==== Input data
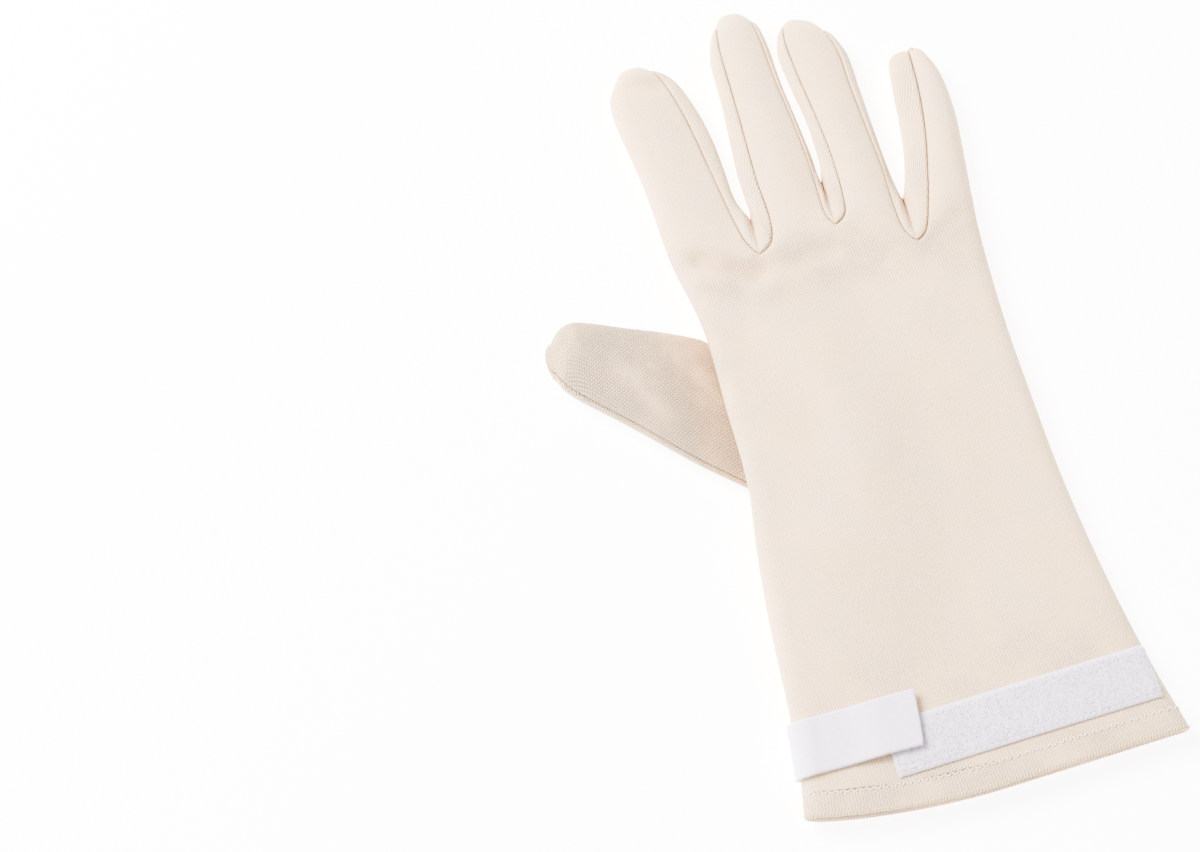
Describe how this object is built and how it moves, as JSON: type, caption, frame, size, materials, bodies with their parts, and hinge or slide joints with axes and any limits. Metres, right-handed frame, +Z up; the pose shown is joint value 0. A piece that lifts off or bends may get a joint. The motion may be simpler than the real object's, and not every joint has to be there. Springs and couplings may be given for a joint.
{
  "type": "glove liner",
  "caption": "Cotton glove liner for the right hand, lying flat with its back up, with fourchettes, a set-in thumb, a turned hem and a hook-and-loop wrist closure.",
  "frame": {"origin": "bottom centre of the bounding box: the middle of the outline, on the surface that the glove lies on", "axes": "+Y from the cuff to the fingertips, +X from the thumb to the little finger, +Z up from the palm to the back of the hand"},
  "size_m": [0.1806, 0.3186, 0.0158],
  "materials": {
    "cotton": "unbleached cream cotton interlock knit with fine ribs and a soft fuzz",
    "loop_tape": "white woven tape with a napped loop face",
    "hook_tape": "smooth white woven back of hook tape"
  },
  "bodies": {
    "root": {"back": "cotton", "palm": "cotton", "fourchette_index_middle": "cotton", "fourchette_middle_ring": "cotton", "fourchette_ring_little": "cotton", "thumb": "cotton", "cuff_hem": "cotton", "loop_strip": "loop_tape", "hook_tab": "hook_tape"}
  },
  "joints": []
}
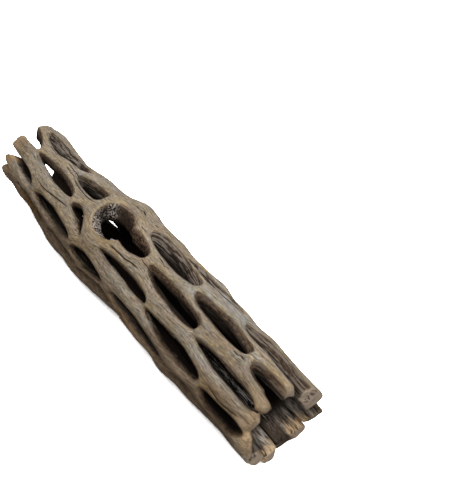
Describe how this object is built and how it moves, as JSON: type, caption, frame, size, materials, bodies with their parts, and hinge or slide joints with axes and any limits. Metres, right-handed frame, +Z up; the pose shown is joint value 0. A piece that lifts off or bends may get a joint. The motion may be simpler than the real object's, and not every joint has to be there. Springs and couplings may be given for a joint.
{
  "type": "cholla wood stick",
  "caption": "Hollow stick of weathered cholla cactus wood: a tube with a spiral lattice of long holes through its wall, a knot hole near one end and a worn flat underside.",
  "frame": {"origin": "centre of the bounding box, on the surface that the stick lies on", "axes": "+X along the stick towards the end with the sawn strands, -Y and up towards the pictured side, +Z up"},
  "size_m": [0.159, 0.0334, 0.0303],
  "materials": {
    "weathered_wood": "weathered grey-brown, matte, rough"
  },
  "bodies": {
    "root": {"cholla_wood": "weathered_wood"}
  },
  "joints": []
}
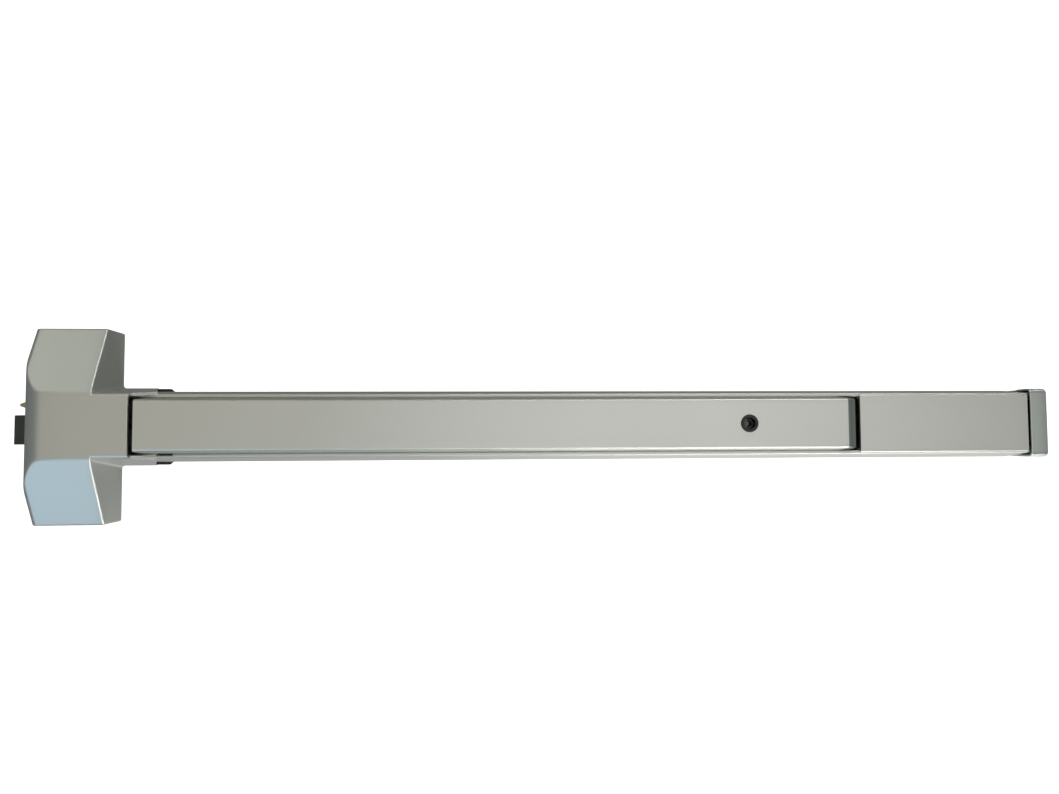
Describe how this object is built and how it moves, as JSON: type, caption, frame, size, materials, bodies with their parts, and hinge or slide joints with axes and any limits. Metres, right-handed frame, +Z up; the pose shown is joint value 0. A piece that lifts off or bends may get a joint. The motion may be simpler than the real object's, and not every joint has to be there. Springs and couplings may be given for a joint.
{
  "type": "panic exit bar",
  "caption": "Surface-mounted push-bar exit device: a sprung bar in a long rail draws a latch back into a winged head, with a hexagon-key screw that locks the bar in.",
  "frame": {"origin": "middle of the head's four mounting holes, on the door's face", "axes": "+X from the latch towards the end cap, +Y into the door, +Z up the door"},
  "size_m": [0.8651, 0.0649, 0.16],
  "materials": {
    "satin_aluminium": "satin silver",
    "cast_grey": "satin silver-grey paint",
    "black_steel": "black satin",
    "black_plastic": "matte black",
    "zinc_steel": "bright zinc plating",
    "dark_nickel": "dark nickel plating",
    "tan_steel": "dull yellow plating",
    "spring_steel": "oiled spring steel"
  },
  "bodies": {
    "frame": {"chassis_plate": "black_steel", "head_cover": "cast_grey", "head_cover_screws": "zinc_steel", "rail": "satin_aluminium", "rail_screws": "zinc_steel", "filler_cover": "satin_aluminium", "end_bracket": "black_steel", "end_cap": "cast_grey", "end_cap_screw": "zinc_steel", "crank_bracket_head": "zinc_steel", "crank_bracket_far": "zinc_steel", "pivot_pins": "zinc_steel", "drawbar_guides": "zinc_steel", "rail_rivets": "zinc_steel", "return_spring": "spring_steel", "return_spring_post": "zinc_steel", "latch_housing": "dark_nickel", "latch_spring": "spring_steel", "deadlatch_spring": "spring_steel", "spring_stop": "zinc_steel", "dog_keeper": "zinc_steel"},
    "push_bar": {"push_bar": "satin_aluminium", "push_bar_head_plug": "black_plastic", "push_bar_end_plug": "cast_grey", "push_carrier_head": "zinc_steel", "push_carrier_far": "zinc_steel", "push_bar_rivets": "zinc_steel", "bar_glide": "black_plastic", "dog_grommet": "black_plastic", "dog_bracket": "zinc_steel"},
    "crank_head": {"crank_head": "dark_nickel", "crank_head_pins": "zinc_steel"},
    "crank_far": {"crank_far": "dark_nickel", "crank_far_pins": "zinc_steel"},
    "drawbar": {"drawbar": "zinc_steel"},
    "latch": {"latch_bolt": "dark_nickel", "latch_link_pin": "zinc_steel"},
    "deadlatch": {"deadlatch": "tan_steel"},
    "dogging_spindle": {"dog_spindle": "dark_nickel", "dog_retaining_ring": "spring_steel"}
  },
  "joints": [
    {"name": "push_bar_slide", "type": "slide", "parent": "frame", "child": "push_bar", "axis": [0, 1, 0], "range_m": [0, 0.014], "stiffness_N_per_m": 2500, "springref_m": -0.012},
    {"name": "crank_head_turn", "type": "hinge", "parent": "frame", "child": "crank_head", "pos_m": [0.125, -0.038, 0], "axis": [0, 0, -1], "range_deg": [0, 43.8]},
    {"name": "crank_far_turn", "type": "hinge", "parent": "frame", "child": "crank_far", "pos_m": [0.603, -0.038, 0], "axis": [0, 0, -1], "range_deg": [0, 43.8]},
    {"name": "drawbar_slide", "type": "slide", "parent": "frame", "child": "drawbar", "axis": [1, 0, 0], "range_m": [0, 0.019], "deforming": ["return_spring"]},
    {"name": "latch_slide", "type": "slide", "parent": "frame", "child": "latch", "axis": [1, 0, 0], "range_m": [0, 0.019], "deforming": ["latch_spring"]},
    {"name": "deadlatch_slide", "type": "slide", "parent": "frame", "child": "deadlatch", "axis": [1, 0, 0], "range_m": [0, 0.012], "stiffness_N_per_m": 300, "springref_m": -0.008, "deforming": ["deadlatch_spring"]},
    {"name": "dog_turn", "type": "hinge", "parent": "push_bar", "child": "dogging_spindle", "pos_m": [0.552, -0.05, 0], "axis": [0, 1, 0], "range_deg": [0, 90]}
  ],
  "couplings": [
    {"joint": "crank_head_turn", "follows": "push_bar_slide", "rad_per_m": 54.536},
    {"joint": "crank_far_turn", "follows": "push_bar_slide", "rad_per_m": 54.536},
    {"joint": "drawbar_slide", "follows": "push_bar_slide", "ratio": 1.3571},
    {"joint": "latch_slide", "follows": "push_bar_slide", "ratio": 1.3571}
  ]
}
========
▸ Aim of the task
Write out every entry exactly as given.

▸ Exercise answer
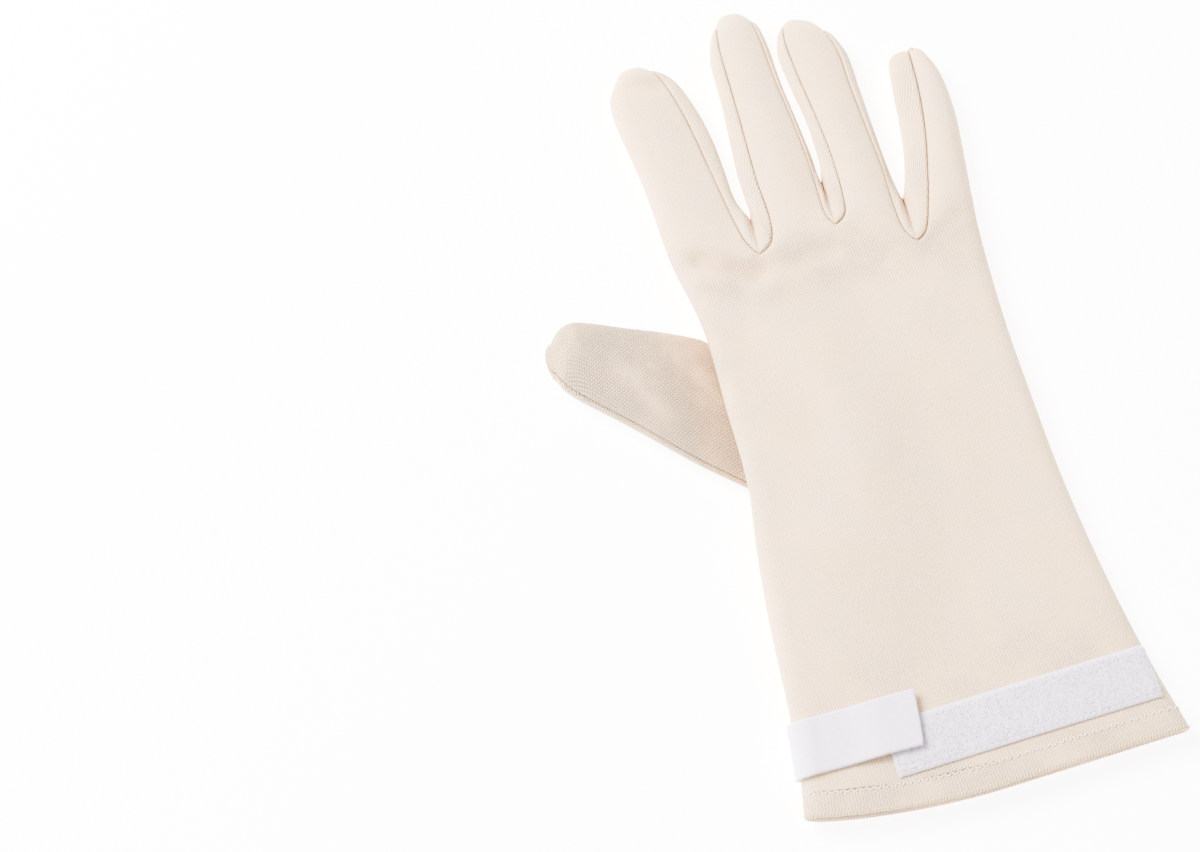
Describe how this object is built and how it moves, as JSON: type, caption, frame, size, materials, bodies with their parts, and hinge or slide joints with axes and any limits. Metres, right-handed frame, +Z up; the pose shown is joint value 0. A piece that lifts off or bends may get a joint. The motion may be simpler than the real object's, and not every joint has to be there. Springs and couplings may be given for a joint.
{
  "type": "glove liner",
  "caption": "Cotton glove liner for the right hand, lying flat with its back up, with fourchettes, a set-in thumb, a turned hem and a hook-and-loop wrist closure.",
  "frame": {"origin": "bottom centre of the bounding box: the middle of the outline, on the surface that the glove lies on", "axes": "+Y from the cuff to the fingertips, +X from the thumb to the little finger, +Z up from the palm to the back of the hand"},
  "size_m": [0.1806, 0.3186, 0.0158],
  "materials": {
    "cotton": "unbleached cream cotton interlock knit with fine ribs and a soft fuzz",
    "loop_tape": "white woven tape with a napped loop face",
    "hook_tape": "smooth white woven back of hook tape"
  },
  "bodies": {
    "root": {"back": "cotton", "palm": "cotton", "fourchette_index_middle": "cotton", "fourchette_middle_ring": "cotton", "fourchette_ring_little": "cotton", "thumb": "cotton", "cuff_hem": "cotton", "loop_strip": "loop_tape", "hook_tab": "hook_tape"}
  },
  "joints": []
}
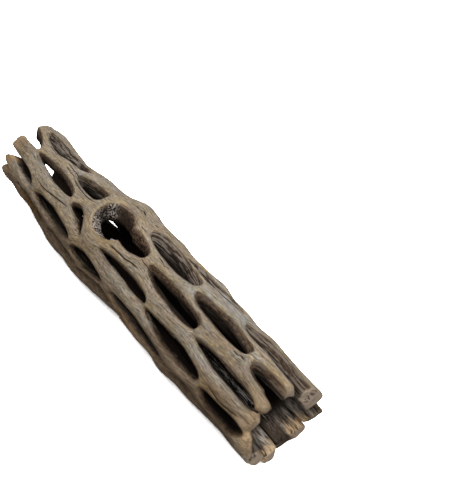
Describe how this object is built and how it moves, as JSON: type, caption, frame, size, materials, bodies with their parts, and hinge or slide joints with axes and any limits. Metres, right-handed frame, +Z up; the pose shown is joint value 0. A piece that lifts off or bends may get a joint. The motion may be simpler than the real object's, and not every joint has to be there. Springs and couplings may be given for a joint.
{
  "type": "cholla wood stick",
  "caption": "Hollow stick of weathered cholla cactus wood: a tube with a spiral lattice of long holes through its wall, a knot hole near one end and a worn flat underside.",
  "frame": {"origin": "centre of the bounding box, on the surface that the stick lies on", "axes": "+X along the stick towards the end with the sawn strands, -Y and up towards the pictured side, +Z up"},
  "size_m": [0.159, 0.0334, 0.0303],
  "materials": {
    "weathered_wood": "weathered grey-brown, matte, rough"
  },
  "bodies": {
    "root": {"cholla_wood": "weathered_wood"}
  },
  "joints": []
}
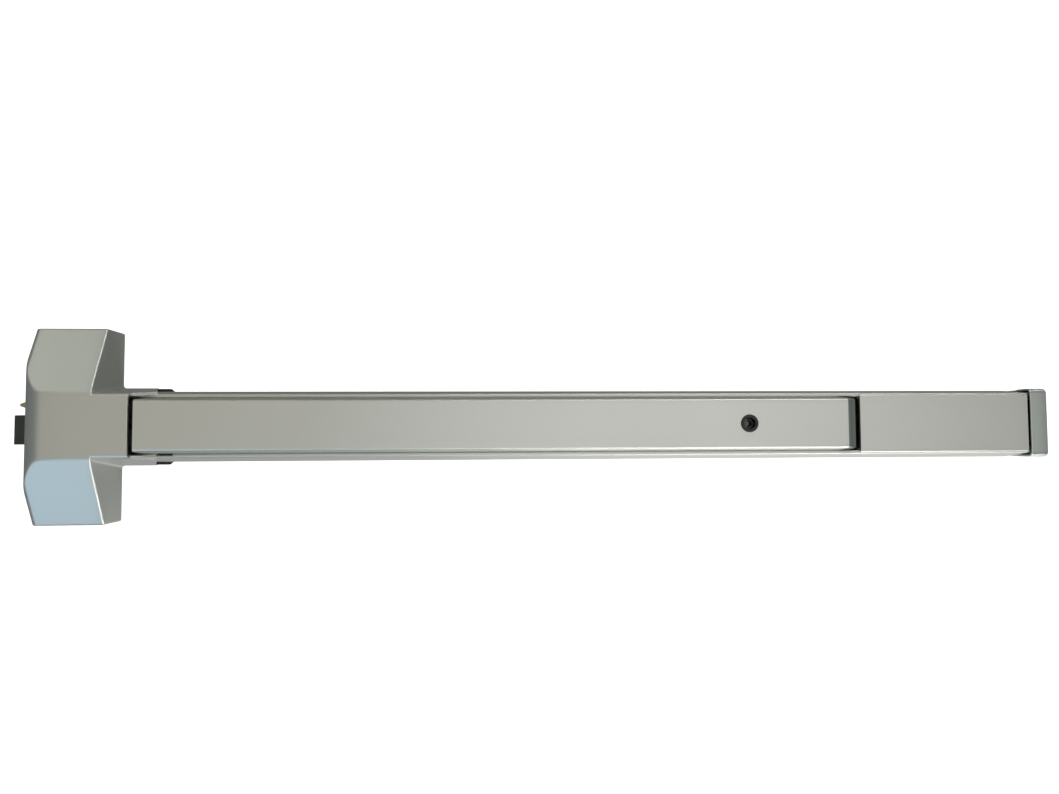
Describe how this object is built and how it moves, as JSON: type, caption, frame, size, materials, bodies with their parts, and hinge or slide joints with axes and any limits. Metres, right-handed frame, +Z up; the pose shown is joint value 0. A piece that lifts off or bends may get a joint. The motion may be simpler than the real object's, and not every joint has to be there. Springs and couplings may be given for a joint.
{
  "type": "panic exit bar",
  "caption": "Surface-mounted push-bar exit device: a sprung bar in a long rail draws a latch back into a winged head, with a hexagon-key screw that locks the bar in.",
  "frame": {"origin": "middle of the head's four mounting holes, on the door's face", "axes": "+X from the latch towards the end cap, +Y into the door, +Z up the door"},
  "size_m": [0.8651, 0.0649, 0.16],
  "materials": {
    "satin_aluminium": "satin silver",
    "cast_grey": "satin silver-grey paint",
    "black_steel": "black satin",
    "black_plastic": "matte black",
    "zinc_steel": "bright zinc plating",
    "dark_nickel": "dark nickel plating",
    "tan_steel": "dull yellow plating",
    "spring_steel": "oiled spring steel"
  },
  "bodies": {
    "frame": {"chassis_plate": "black_steel", "head_cover": "cast_grey", "head_cover_screws": "zinc_steel", "rail": "satin_aluminium", "rail_screws": "zinc_steel", "filler_cover": "satin_aluminium", "end_bracket": "black_steel", "end_cap": "cast_grey", "end_cap_screw": "zinc_steel", "crank_bracket_head": "zinc_steel", "crank_bracket_far": "zinc_steel", "pivot_pins": "zinc_steel", "drawbar_guides": "zinc_steel", "rail_rivets": "zinc_steel", "return_spring": "spring_steel", "return_spring_post": "zinc_steel", "latch_housing": "dark_nickel", "latch_spring": "spring_steel", "deadlatch_spring": "spring_steel", "spring_stop": "zinc_steel", "dog_keeper": "zinc_steel"},
    "push_bar": {"push_bar": "satin_aluminium", "push_bar_head_plug": "black_plastic", "push_bar_end_plug": "cast_grey", "push_carrier_head": "zinc_steel", "push_carrier_far": "zinc_steel", "push_bar_rivets": "zinc_steel", "bar_glide": "black_plastic", "dog_grommet": "black_plastic", "dog_bracket": "zinc_steel"},
    "crank_head": {"crank_head": "dark_nickel", "crank_head_pins": "zinc_steel"},
    "crank_far": {"crank_far": "dark_nickel", "crank_far_pins": "zinc_steel"},
    "drawbar": {"drawbar": "zinc_steel"},
    "latch": {"latch_bolt": "dark_nickel", "latch_link_pin": "zinc_steel"},
    "deadlatch": {"deadlatch": "tan_steel"},
    "dogging_spindle": {"dog_spindle": "dark_nickel", "dog_retaining_ring": "spring_steel"}
  },
  "joints": [
    {"name": "push_bar_slide", "type": "slide", "parent": "frame", "child": "push_bar", "axis": [0, 1, 0], "range_m": [0, 0.014], "stiffness_N_per_m": 2500, "springref_m": -0.012},
    {"name": "crank_head_turn", "type": "hinge", "parent": "frame", "child": "crank_head", "pos_m": [0.125, -0.038, 0], "axis": [0, 0, -1], "range_deg": [0, 43.8]},
    {"name": "crank_far_turn", "type": "hinge", "parent": "frame", "child": "crank_far", "pos_m": [0.603, -0.038, 0], "axis": [0, 0, -1], "range_deg": [0, 43.8]},
    {"name": "drawbar_slide", "type": "slide", "parent": "frame", "child": "drawbar", "axis": [1, 0, 0], "range_m": [0, 0.019], "deforming": ["return_spring"]},
    {"name": "latch_slide", "type": "slide", "parent": "frame", "child": "latch", "axis": [1, 0, 0], "range_m": [0, 0.019], "deforming": ["latch_spring"]},
    {"name": "deadlatch_slide", "type": "slide", "parent": "frame", "child": "deadlatch", "axis": [1, 0, 0], "range_m": [0, 0.012], "stiffness_N_per_m": 300, "springref_m": -0.008, "deforming": ["deadlatch_spring"]},
    {"name": "dog_turn", "type": "hinge", "parent": "push_bar", "child": "dogging_spindle", "pos_m": [0.552, -0.05, 0], "axis": [0, 1, 0], "range_deg": [0, 90]}
  ],
  "couplings": [
    {"joint": "crank_head_turn", "follows": "push_bar_slide", "rad_per_m": 54.536},
    {"joint": "crank_far_turn", "follows": "push_bar_slide", "rad_per_m": 54.536},
    {"joint": "drawbar_slide", "follows": "push_bar_slide", "ratio": 1.3571},
    {"joint": "latch_slide", "follows": "push_bar_slide", "ratio": 1.3571}
  ]
}